5. Most brands include cooking times depending on pasta shapes so it's important to time when you add your pasta to the boiling water.  Al dente (or to the tooth) is the golden rule, but I know plenty of dyed-in-the-wool northern and southern Italians who go well beyond the al dente cooking time period,  Nonno Scordo, for example, preferred rigatoni and penne at 1-3 minutes over al dente.  Like finding your niche in the wine world, you should cook pasta to your taste, but please don't turn it into mush (just keep in mind there should be some give when chewing pasta).  Finally don't add olive oil (or any oil for that matter) to your pot; I see so many folks doing this believing the oil will prevent the pasta from sticking and the claim is simply not true.  The only thing that will prevent pasta from sticking in a pot full of boiling water is having lots and lots of boiling water.

6. Add your drained pasta to your hot pan containing the condiment or sauce and never vice versa.  Adding your pasta to the hot pan containing the sauce will allow you to cook through the pasta for an extra 30-90 seconds.  You should also save some of the starchy pasta water just in case you're looking to change the consistency of your sauce.  You don't always need to add pasta water to your sauce, as many FoodTV personalities do.  Moreover, do not rinse your pasta after the cooking process (again because the pasta contains a coating of starch that allows your condiment to adhere to the pasta).

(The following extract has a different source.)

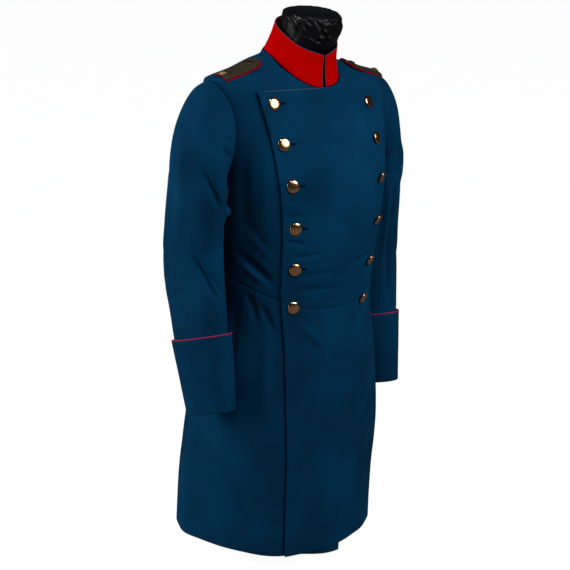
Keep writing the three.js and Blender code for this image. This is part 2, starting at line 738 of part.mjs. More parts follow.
// A point of the collar's outer face. round runs 0..360 from the centre front, up runs 0..1.
function collarPoint(round, up) {
  const sin = Math.sin(radians(round));
  const cos = Math.cos(radians(round));
  const away = 180 - Math.abs(180 - round);
  const drop = cos >= 0 ? NECK_SIDE - LAPEL_TOP : NECK_BACK - NECK_SIDE;
  const reach = (cos >= 0 ? NECK_FRONT : NECK_REAR) - COLLAR_INSET;
  const foot = new THREE.Vector3(
    (NECK_HALF - COLLAR_INSET) * sin,
    NECK_MID - reach * cos,
    NECK_SIDE - drop * cos + COLLAR_LIFT,
  );
  const radius = collarTop.radius(away);
  const top = new THREE.Vector3(radius * sin, COLLAR_TOP_MID - radius * cos, collarTop.z(away));
  const hollow = COLLAR_HOLLOW * Math.sin(Math.PI * up);
  return foot.lerp(top, up).add(new THREE.Vector3(-hollow * sin, hollow * cos, 0));
}

function collarNormal(round, up) {
  const across = collarPoint(round + 1, up).sub(collarPoint(round - 1, up));
  const rise = collarPoint(round, Math.min(1, up + 0.05)).sub(collarPoint(round, Math.max(0, up - 0.05)));
  return across.cross(rise).normalize();
}

const onCollar = (round, up, out) => collarPoint(round, up).addScaledVector(collarNormal(round, up), out);
const collarRound = (c) => mix(COLLAR_END, 360 - COLLAR_END, c / COLLAR_COLUMNS);
const collarRounds = Array.from({ length: COLLAR_COLUMNS + 1 }, (_, c) => collarRound(c));
const collarGrid = (out) => COLLAR_ROWS.map((up) => collarRounds.map((round) => onCollar(round, up, out)));

add("collar", wall(collarGrid(0), collarGrid(-COLLAR_CLOTH)), "red_cloth");

// The piping climbs one front end, goes round the top edge and comes down the other end.
function collarPipingPath() {
  const halfWall = -COLLAR_CLOTH / 2;
  const clear = PIPING_RADIUS + SEAM;
  const lift = new THREE.Vector3(0, 0, clear);
  const beside = (round, inside, up) => {
    const end = onCollar(round, up, halfWall);
    const outward = end.clone().sub(onCollar(inside, up, halfWall)).normalize();
    return end.addScaledVector(outward, clear);
  };
  const climb = [0.03, 0.35, 0.68, 1];
  const first = climb.map((up) => beside(COLLAR_END, COLLAR_END + 1, up));
  const last = climb.map((up) => beside(360 - COLLAR_END, 359 - COLLAR_END, up)).reverse();
  const firstCorner = beside(COLLAR_END, COLLAR_END + 1, 1).add(lift);
  const lastCorner = beside(360 - COLLAR_END, 359 - COLLAR_END, 1).add(lift);
  const over = collarRounds.map((round) => onCollar(round, 1, halfWall).add(lift));
  return [...first, firstCorner, ...over, lastCorner, ...last];
}

add("collar_piping", cord(collarPipingPath(), PIPING_RADIUS, 6, false), "collar_piping");

// ---------------------------------------------------------------- shoulder boards

// The height of the shoulder's top at a distance x from the middle, before the left one drops.
function shoulderHeight(x, y) {
  let low = LAPEL_TOP - 40;
  let high = NECK_SIDE;
  for (let step = 0; step < 40; step += 1) {
    const z = (low + high) / 2;
    const share = Math.abs(x) / body.half(z);
    const ahead = y < body.mid(z);
    const depth = ahead ? body.front(z) : body.back(z);
    const power = body.power(z);
    const reach = share < 1 ? depth * (1 - share ** power) ** (1 / power) : -1;
    if (reach >= Math.abs(y - body.mid(z))) low = z;
    else high = z;
  }
  return low;
}

// A board bends along the shoulder and is crowned across it. across is counted forward.
function boardPoint(side, along, across, out) {
  const x = mix(BOARD.inner, BOARD.outer, along);
  const ridge = (at) => shoulderHeight(at, BOARD.mid) - leftDrop(side * at, LAPEL_TOP);
  const slope = (ridge(x + 2) - ridge(x - 2)) / 4;
  const up = new THREE.Vector3(-slope, 0, 1).normalize();
  const tilt = radians(BOARD.tilt);
  const crown = BOARD.crown * across ** 2;
  const point = new THREE.Vector3(x, BOARD.mid, ridge(x)).addScaledVector(up, out + BOARD.off - crown);
  point.y -= across * Math.cos(tilt);
  point.z -= across * Math.sin(tilt);
  point.x *= side;
  return point;
}

// Half width of a board: it is rounded at its neck end, and margin draws its edge in.
function boardHalf(along, margin) {
  const length = BOARD.outer - BOARD.inner;
  const half = BOARD.width / 2 - margin;
  const from = along * length - margin;
  return from >= half ? half : Math.sqrt(Math.max(0, half ** 2 - (half - from) ** 2));
}

const BOARD_ALONG = [0.012, 0.04, 0.09, 0.16, 0.25, 0.4, 0.55, 0.7, 0.85, 1];

function boardPlate(side, margin, low, high) {
  const length = BOARD.outer - BOARD.inner;
  const grid = (out) =>
    BOARD_ALONG.map((t) => {
      const along = mix(margin / length, 1 - margin / (2 * length), t);
      const half = boardHalf(along, margin);
      return [-1, -0.4, 0.4, 1].map((share) => boardPoint(side, along, share * half, out));
    });
  return wall(grid(high), grid(low));
}

// A domed button: profile from its back's middle to its crown, as height and radius.
function domed(radius, segments) {
  const profile = [
    [0, 0],
    [radius * 0.9, 0],
    [radius, radius * 0.1],
    [radius * 0.93, radius * 0.22],
    [radius * 0.66, radius * 0.36],
    [radius * 0.33, radius * 0.43],
    [0, radius * 0.45],
  ];
  const lathe = new THREE.LatheGeometry(profile.map(([r, h]) => new THREE.Vector2(r, h)), segments);
  return lathe.rotateX(Math.PI / 2);
}

// Turns a mesh so that its own +Z looks along a direction, and sets it at a point.
function settle(mesh, point, direction) {
  mesh.position.copy(point);
  mesh.quaternion.setFromUnitVectors(new THREE.Vector3(0, 0, 1), direction);
}

for (const [name, side] of [["right", -1], ["left", 1]]) {
  const underTop = BOARD.underlay;
  const braidLow = underTop + SEAM;
  const braidTop = braidLow + BOARD.braid;
  add("board_underlay_" + name, boardPlate(side, 0, 0, underTop), "red_cloth");
  add("board_" + name, boardPlate(side, BOARD.margin, braidLow, braidTop), "braid");
  const ahead = boardPoint(side, 0.25, 1, 0).sub(boardPoint(side, 0.25, 0, 0));
  const sideways = boardPoint(side, 0.3, 0, 0).sub(boardPoint(side, 0.2, 0, 0));
  const up = ahead.clone().cross(sideways).normalize();
  if (up.z < 0) up.negate();
  const button = add("board_button_" + name, domed(BOARD_BUTTON_RADIUS, 14), "copper");
  settle(button, boardPoint(side, BOARD.buttonAlong, 0, braidTop + SEAM), up);
  const outerAlong = boardPoint(side, 0.95, 0, 0).sub(boardPoint(side, 0.85, 0, 0));
  const outerUp = ahead.clone().cross(outerAlong).normalize();
  if (outerUp.z < 0) outerUp.negate();
  const pip = add("board_pip_" + name, new THREE.BoxGeometry(PIP.side, PIP.side, PIP.height), "gilt");
  settle(pip, boardPoint(side, BOARD.pipAlong, 0, braidTop + SEAM + 0.3 + PIP.height / 2), outerUp);
}

// ---------------------------------------------------------------- front buttons

BUTTONS.forEach((row, i) => {
  for (const side of ["right", "left"]) {
    const deg = bearingOf(row[side], row.z);
    const off = Math.max(lapAt(deg, row.z), 0) + BUTTON_OFF;
    const mesh = add("button_" + side + "_" + (i + 1), domed(BUTTON_RADIUS, 16), "copper");
    settle(mesh, onBody(deg, row.z, off), bodyNormal(deg, row.z));
  }
});

// ---------------------------------------------------------------- dress form and stand

const FORM_COLUMNS = 24;

function formRing(row) {
  return Array.from({ length: FORM_COLUMNS }, (_, c) => {
    const turn = (2 * Math.PI * c) / FORM_COLUMNS;
    const forward = (Math.cos(turn) >= 0 ? row.front : row.back) * Math.cos(turn);
    const height = row.z + forward * Math.sin(radians(row.lift));
    return new THREE.Vector3(row.half * Math.sin(turn), row.mid - forward, height);
  });
}

add("form_torso", stack(FORM.map(formRing)), "form_cloth");

// The post and the base stand on one axis; the torso's foot is a flat face above the post.
const postTop = FORM[0].z - SEAM;
const postHeight = postTop - BASE_HEIGHT - SEAM;
const post = new THREE.CylinderGeometry(POST_RADIUS, POST_RADIUS, postHeight, 20).rotateX(Math.PI / 2);
const postMesh = add("stand_post", post, "stand_metal");
postMesh.position.set(0, 0, BASE_HEIGHT + SEAM + postHeight / 2);
const baseShape = new THREE.CylinderGeometry(BASE_RADIUS - BASE_TAPER, BASE_RADIUS, BASE_HEIGHT, 36);
const base = baseShape.rotateX(Math.PI / 2);
add("stand_base", base, "stand_metal").position.set(0, 0, BASE_HEIGHT / 2);

export default coat;
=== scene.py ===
"""Looks of a double-breasted officer's frock coat on its dress form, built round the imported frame.

Sizes are in millimetres and become metres where a mesh is made. The coat faces -Y and its wearer's
right is -X. A place on its body is a bearing (degrees from the centre front, wearer's left positive)
and a height. A place on a sleeve is a turn (0 forward, 90 outward) and a height.
"""
import math

import bpy
import numpy as np
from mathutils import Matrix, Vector


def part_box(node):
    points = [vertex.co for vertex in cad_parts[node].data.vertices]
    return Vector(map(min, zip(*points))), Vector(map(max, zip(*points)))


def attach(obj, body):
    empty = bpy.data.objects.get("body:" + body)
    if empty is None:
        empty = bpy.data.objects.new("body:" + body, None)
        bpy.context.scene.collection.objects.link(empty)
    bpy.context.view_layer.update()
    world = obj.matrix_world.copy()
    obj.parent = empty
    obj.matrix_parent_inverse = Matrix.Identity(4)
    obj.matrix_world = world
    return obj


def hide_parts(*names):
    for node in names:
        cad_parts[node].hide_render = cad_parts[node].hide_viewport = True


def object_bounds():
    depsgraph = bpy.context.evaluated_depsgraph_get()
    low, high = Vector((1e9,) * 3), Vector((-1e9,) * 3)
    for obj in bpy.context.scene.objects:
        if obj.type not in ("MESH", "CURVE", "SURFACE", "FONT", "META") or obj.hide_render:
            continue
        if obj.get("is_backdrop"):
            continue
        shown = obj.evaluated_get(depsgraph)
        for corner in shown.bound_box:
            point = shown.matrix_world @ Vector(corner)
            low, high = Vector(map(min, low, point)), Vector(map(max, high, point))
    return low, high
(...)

7. Finish your pasta with a bit of olive oil (I almost always add a bit of olive oil to my completed pasta dish).  The oil gives your pasta dish an additional fresh oil component and just finishes the dish.  You can add grated cheese to your pasta during the mixing of pasta and sauce in your pan and then again at the table.  You can use Parmigiano-Reggiano, Grana Pa'dano (a great substitute for the more expensive Parmigiano-Reggiano) , or Pecorino Romano (note Pecorino Romano is not a substitute for Parmigiano-Reggiano)

8. Watch your portions.  Most Italians have pasta as a starter for any given dinner or lunch and not as the main dish.  A quarter pound of pasta for two people, for example, is deal.